Pigeon en crapaudine <é Anezo>> lentilles du Puy aux dés de foie gras (Pigeon from <<René Anezo>>, lentils with foie gras dices)

Accompanied by a light Burgundy wine…2007 Bourgogne Hautes-Côtes de Nuit

A good find in the 7th, but no reservations can be made, so be sure to come early, ie. before 8.30pm!

The next day, I woke up to another beautiful day in Paris, but one that was equally cold. My google weather told me it was 10 degrees, but felt like 6 degrees. I wrapped myself up, and decided to head down one of Paris’ most chicest streets, Rue du Faubourg Saint-Honoré where among the designer shops, I frequent my favorite restaurant for steak tartare and carpaccio de boeuf – in one plate! For an unbeatable price of €14.

Called Cuisines et Confidences, it sits in the Marché Saint-Honoré, not really a market, but more like a Place adorned with a beautiful glass dome, that’s a 1o-minute walk from the Jardin des Tuileries.

A stroll through the lush streets of Paris turned out to make me hungry for sweets. I immediately knew where to go, and you can’t come to Paris ignoring all the delicious breads, pastries and chocolates that adorn the walls of many of Paris’ local and artisanal pastry shops. One of my favorites is Un Dimanche à Paris. The same desserts were there when I last was. The lemon pie definitely had my name on it!

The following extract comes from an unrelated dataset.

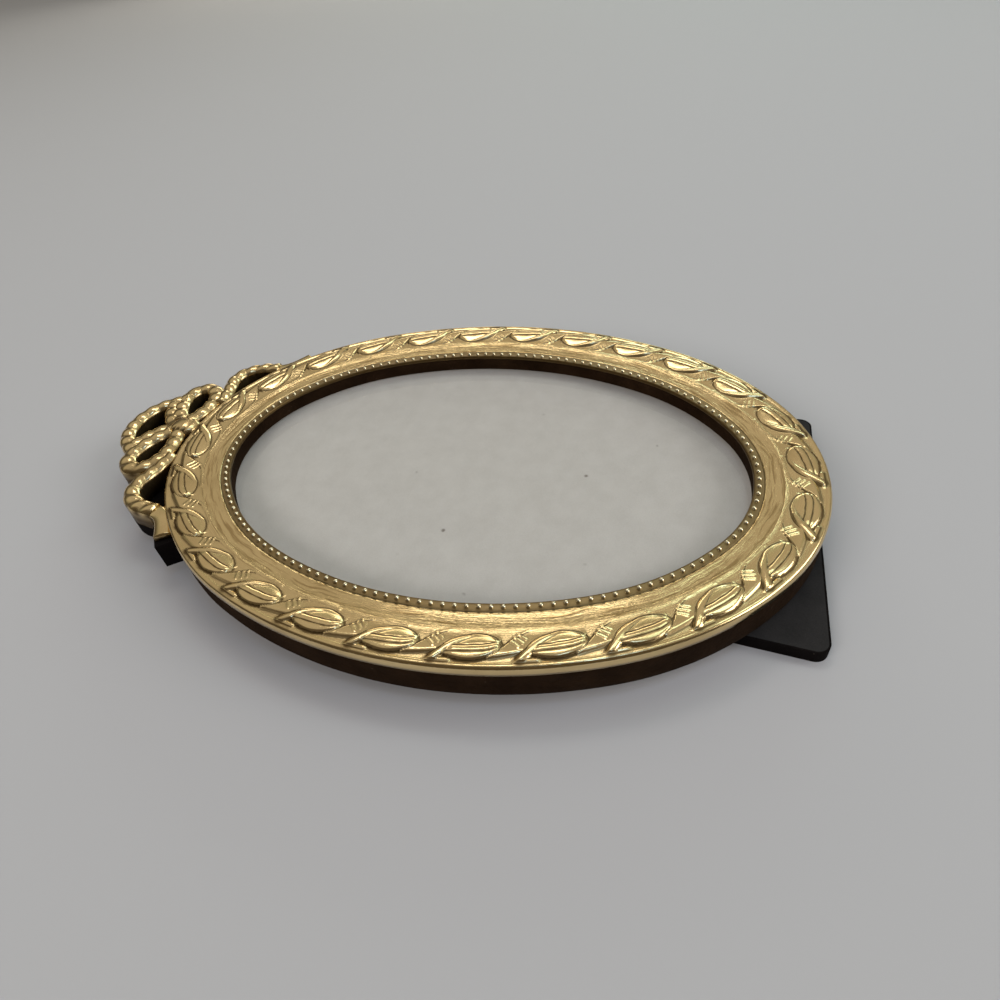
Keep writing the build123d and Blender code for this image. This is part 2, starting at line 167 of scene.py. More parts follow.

Finally, a trip to Paris could not be the same without a visit to one of the best, and my personal favorite, Le Comptoir du Relais. When living in Paris, I literally frequented this restaurant weekly; but have regrettably posted only twice, during my first visit and then next door in L’Avant Comptoir.

It was a cold afternoon, and waiting to sit inside would be an hour’s worth, so decided to sit outside, luckily there was heating above. Most of the menu dishes had foie gras and so couldn’t ignore foie gras of course! It’s just, you know, one of my favorite things in the world. 

Terrine de Boudin Noir Béarnais, Pommes fruits en salade (Blood sausage with apple salad). Absolute heaven. 

Bisque chaud de Homard, Perles du Japon (Lobster bisque with Sago)

Creme de Marron et Céléris, Perles du Japon et Foie gras (Cream of chestnut and celery with sago and foie gras)

To follow…

Toast de Foie gras des Landes, De Sandrine Paris (Toast of Foie gras)

Poitrine de Veau Tandoori, Haricots mais Béarnais (Breast of veal with white beans)

Daube de Joue de Boeuf, Coquillettes et Carottes (Stew of Beef cheek with macaroni and carrot)

Didn’t get to meat Chef Camdeborde in the flesh but met his famous red scooter, front cover of most of his books!

The weekend could not have on a better note. Alas, I am on my way back to Spain, back to the pintxos, the tint and txakoli wines but Paris, I will be back before you know it!